Exercise objective: Locate the line bearing "for node in" in the material below, then reproduce it and each following line up to and including the line bearing "TURN = 2 * math.pi".

※

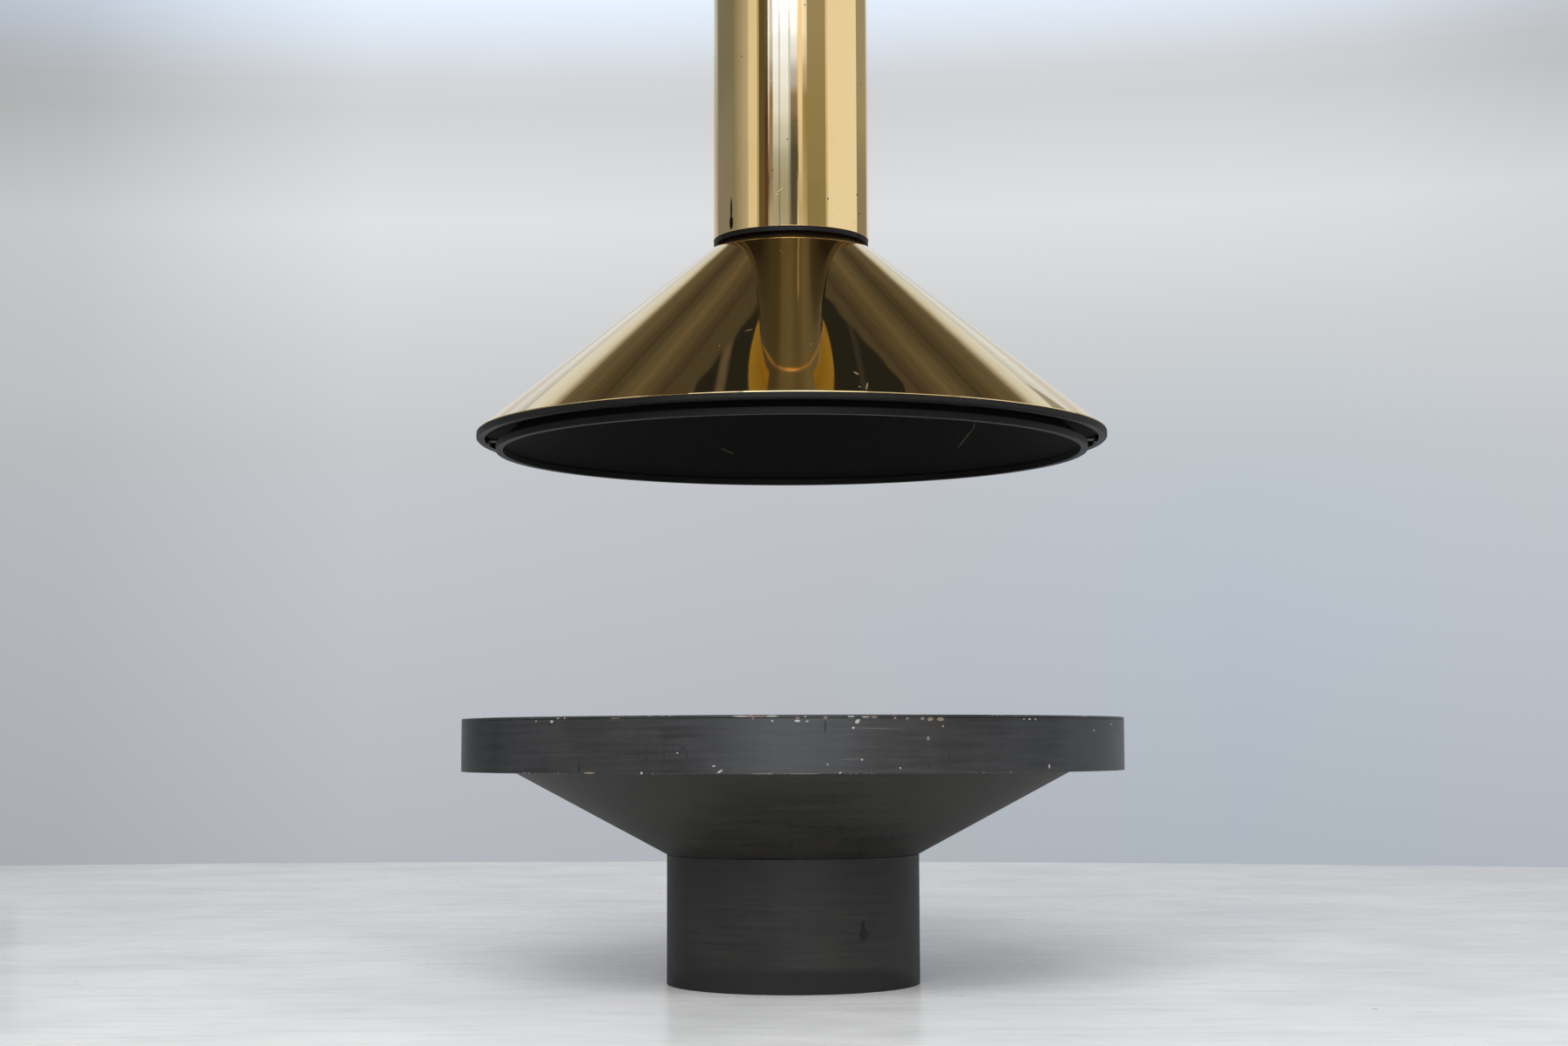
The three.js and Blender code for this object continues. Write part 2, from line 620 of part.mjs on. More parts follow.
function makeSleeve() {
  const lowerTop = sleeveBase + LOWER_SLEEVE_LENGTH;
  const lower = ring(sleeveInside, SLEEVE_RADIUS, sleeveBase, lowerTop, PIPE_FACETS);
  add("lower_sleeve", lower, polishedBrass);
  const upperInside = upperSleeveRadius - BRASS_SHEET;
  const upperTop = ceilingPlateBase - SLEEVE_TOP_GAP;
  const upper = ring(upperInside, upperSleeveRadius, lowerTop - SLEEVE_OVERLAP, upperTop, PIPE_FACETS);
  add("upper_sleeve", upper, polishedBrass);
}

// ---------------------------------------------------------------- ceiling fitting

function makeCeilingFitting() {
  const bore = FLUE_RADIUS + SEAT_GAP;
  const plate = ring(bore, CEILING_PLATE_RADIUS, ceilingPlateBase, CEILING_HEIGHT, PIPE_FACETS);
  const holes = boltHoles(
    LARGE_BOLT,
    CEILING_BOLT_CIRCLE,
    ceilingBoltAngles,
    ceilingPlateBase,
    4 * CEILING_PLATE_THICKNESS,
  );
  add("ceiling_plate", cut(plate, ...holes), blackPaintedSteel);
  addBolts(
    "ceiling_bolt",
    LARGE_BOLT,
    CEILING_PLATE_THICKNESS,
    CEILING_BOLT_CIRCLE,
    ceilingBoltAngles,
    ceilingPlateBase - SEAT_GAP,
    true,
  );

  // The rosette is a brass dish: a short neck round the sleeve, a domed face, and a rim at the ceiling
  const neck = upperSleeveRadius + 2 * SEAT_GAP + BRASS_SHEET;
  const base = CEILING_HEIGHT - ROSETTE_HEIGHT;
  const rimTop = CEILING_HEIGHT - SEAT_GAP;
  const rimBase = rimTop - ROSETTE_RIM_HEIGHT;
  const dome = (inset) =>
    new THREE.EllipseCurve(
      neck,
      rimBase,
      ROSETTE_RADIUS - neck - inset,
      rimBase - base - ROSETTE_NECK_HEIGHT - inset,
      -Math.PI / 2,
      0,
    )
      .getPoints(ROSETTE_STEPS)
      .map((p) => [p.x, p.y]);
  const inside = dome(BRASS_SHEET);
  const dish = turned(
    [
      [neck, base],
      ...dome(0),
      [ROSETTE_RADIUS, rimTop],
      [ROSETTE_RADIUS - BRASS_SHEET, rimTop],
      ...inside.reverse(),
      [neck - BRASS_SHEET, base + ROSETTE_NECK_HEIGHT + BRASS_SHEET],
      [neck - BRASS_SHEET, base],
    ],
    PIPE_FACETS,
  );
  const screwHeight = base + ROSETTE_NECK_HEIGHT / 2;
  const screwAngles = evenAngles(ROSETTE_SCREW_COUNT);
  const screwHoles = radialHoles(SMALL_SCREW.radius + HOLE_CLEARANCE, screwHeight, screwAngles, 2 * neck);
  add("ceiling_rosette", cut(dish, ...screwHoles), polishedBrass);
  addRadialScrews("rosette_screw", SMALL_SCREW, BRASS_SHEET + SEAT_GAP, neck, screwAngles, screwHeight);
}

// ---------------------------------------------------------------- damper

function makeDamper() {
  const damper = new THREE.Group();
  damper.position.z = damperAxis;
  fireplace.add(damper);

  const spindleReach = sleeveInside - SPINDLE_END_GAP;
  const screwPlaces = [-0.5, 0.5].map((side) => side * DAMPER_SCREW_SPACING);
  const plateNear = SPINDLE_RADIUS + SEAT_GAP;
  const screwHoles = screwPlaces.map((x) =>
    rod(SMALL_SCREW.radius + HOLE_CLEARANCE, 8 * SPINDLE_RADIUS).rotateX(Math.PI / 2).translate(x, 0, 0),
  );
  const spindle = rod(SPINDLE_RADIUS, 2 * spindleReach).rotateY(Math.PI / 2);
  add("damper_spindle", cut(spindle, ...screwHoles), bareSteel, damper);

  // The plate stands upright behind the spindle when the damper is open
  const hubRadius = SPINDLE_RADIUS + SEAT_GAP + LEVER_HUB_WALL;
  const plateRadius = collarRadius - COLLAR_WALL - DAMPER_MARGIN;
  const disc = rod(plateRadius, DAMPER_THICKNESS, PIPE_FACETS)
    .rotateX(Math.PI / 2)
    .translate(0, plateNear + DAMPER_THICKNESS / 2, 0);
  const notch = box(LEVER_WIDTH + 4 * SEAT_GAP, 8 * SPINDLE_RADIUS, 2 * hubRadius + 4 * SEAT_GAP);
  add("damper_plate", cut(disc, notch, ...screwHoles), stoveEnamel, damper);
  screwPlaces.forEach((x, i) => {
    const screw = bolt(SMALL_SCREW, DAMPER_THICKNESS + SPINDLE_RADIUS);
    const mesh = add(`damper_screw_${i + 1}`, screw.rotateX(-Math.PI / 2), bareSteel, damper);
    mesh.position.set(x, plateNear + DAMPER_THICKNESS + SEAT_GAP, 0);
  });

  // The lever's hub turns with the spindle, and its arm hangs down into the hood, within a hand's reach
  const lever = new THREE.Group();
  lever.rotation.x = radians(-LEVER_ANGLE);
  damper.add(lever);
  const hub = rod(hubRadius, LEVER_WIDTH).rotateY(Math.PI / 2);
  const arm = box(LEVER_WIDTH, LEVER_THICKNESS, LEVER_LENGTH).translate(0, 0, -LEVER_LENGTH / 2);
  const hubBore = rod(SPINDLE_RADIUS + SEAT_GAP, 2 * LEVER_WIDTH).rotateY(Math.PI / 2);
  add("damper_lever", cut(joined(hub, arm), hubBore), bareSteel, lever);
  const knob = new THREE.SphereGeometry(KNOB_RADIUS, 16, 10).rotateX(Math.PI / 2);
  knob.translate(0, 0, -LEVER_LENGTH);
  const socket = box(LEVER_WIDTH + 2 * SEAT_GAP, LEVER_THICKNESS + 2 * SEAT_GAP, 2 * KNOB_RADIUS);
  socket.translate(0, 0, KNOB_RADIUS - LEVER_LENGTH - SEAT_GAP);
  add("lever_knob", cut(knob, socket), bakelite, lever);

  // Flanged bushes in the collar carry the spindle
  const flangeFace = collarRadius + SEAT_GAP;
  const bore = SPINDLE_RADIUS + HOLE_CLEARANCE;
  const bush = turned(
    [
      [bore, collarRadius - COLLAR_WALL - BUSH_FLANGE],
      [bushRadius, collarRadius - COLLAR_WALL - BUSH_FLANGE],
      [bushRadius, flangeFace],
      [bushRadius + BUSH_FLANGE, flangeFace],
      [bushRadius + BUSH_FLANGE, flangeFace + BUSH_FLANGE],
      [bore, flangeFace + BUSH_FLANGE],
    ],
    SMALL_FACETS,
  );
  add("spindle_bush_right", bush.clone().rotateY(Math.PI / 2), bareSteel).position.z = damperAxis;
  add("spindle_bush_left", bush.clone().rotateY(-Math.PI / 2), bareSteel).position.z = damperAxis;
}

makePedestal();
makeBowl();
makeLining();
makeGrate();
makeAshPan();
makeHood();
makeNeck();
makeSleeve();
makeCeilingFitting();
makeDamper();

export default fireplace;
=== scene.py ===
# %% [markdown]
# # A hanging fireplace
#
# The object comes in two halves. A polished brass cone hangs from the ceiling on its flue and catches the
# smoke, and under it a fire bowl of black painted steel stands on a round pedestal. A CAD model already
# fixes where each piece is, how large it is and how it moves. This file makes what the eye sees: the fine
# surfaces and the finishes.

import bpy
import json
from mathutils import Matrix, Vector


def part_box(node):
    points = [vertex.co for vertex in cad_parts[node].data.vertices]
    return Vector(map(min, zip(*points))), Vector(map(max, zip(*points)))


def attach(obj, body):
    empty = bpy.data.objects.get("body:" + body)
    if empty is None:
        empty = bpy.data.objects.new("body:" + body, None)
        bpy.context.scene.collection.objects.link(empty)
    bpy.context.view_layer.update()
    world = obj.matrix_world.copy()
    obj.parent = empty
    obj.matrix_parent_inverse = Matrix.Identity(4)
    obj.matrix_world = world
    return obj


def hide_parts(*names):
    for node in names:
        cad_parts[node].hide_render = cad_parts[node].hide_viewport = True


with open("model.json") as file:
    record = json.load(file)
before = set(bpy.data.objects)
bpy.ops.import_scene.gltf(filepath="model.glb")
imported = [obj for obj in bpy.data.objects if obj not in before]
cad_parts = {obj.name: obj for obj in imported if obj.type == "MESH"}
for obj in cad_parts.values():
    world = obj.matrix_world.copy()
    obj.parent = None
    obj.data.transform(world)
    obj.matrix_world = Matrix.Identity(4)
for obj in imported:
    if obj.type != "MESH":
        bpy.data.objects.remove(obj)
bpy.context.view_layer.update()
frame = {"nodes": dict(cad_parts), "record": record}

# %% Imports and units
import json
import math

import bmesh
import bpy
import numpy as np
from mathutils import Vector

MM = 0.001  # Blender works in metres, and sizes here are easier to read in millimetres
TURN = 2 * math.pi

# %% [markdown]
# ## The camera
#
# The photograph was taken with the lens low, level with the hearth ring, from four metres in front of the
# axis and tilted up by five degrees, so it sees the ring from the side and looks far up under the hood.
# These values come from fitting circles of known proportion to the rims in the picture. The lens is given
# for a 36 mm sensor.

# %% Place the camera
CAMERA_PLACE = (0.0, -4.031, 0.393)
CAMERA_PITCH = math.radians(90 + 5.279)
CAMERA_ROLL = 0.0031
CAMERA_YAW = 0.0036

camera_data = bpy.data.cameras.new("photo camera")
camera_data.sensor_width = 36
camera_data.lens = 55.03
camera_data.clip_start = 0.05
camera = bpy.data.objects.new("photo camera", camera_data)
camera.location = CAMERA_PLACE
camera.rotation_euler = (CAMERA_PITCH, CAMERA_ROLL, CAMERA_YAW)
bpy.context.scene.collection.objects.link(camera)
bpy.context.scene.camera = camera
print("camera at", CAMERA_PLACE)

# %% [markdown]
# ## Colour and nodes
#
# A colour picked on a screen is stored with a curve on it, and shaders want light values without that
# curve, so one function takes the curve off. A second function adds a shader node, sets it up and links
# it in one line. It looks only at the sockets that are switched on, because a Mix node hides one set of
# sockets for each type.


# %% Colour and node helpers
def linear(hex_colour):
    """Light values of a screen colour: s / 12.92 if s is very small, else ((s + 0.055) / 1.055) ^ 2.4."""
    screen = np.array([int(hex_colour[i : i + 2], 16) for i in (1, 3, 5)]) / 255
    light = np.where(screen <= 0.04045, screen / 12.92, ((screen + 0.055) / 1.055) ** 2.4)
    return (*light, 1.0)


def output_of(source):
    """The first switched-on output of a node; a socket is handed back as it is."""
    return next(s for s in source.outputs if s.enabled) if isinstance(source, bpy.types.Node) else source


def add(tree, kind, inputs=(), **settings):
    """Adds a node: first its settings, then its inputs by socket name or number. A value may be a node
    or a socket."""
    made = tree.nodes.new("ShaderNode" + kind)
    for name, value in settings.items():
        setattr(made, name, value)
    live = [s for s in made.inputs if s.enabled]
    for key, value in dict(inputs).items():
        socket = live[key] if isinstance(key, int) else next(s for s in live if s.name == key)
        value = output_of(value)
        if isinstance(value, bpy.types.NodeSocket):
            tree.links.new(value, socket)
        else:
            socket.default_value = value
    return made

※

Task solution:
    for node in names:
        cad_parts[node].hide_render = cad_parts[node].hide_viewport = True


with open("model.json") as file:
    record = json.load(file)
before = set(bpy.data.objects)
bpy.ops.import_scene.gltf(filepath="model.glb")
imported = [obj for obj in bpy.data.objects if obj not in before]
cad_parts = {obj.name: obj for obj in imported if obj.type == "MESH"}
for obj in cad_parts.values():
    world = obj.matrix_world.copy()
    obj.parent = None
    obj.data.transform(world)
    obj.matrix_world = Matrix.Identity(4)
for obj in imported:
    if obj.type != "MESH":
        bpy.data.objects.remove(obj)
bpy.context.view_layer.update()
frame = {"nodes": dict(cad_parts), "record": record}

# %% Imports and units
import json
import math

import bmesh
import bpy
import numpy as np
from mathutils import Vector

MM = 0.001  # Blender works in metres, and sizes here are easier to read in millimetres
TURN = 2 * math.pi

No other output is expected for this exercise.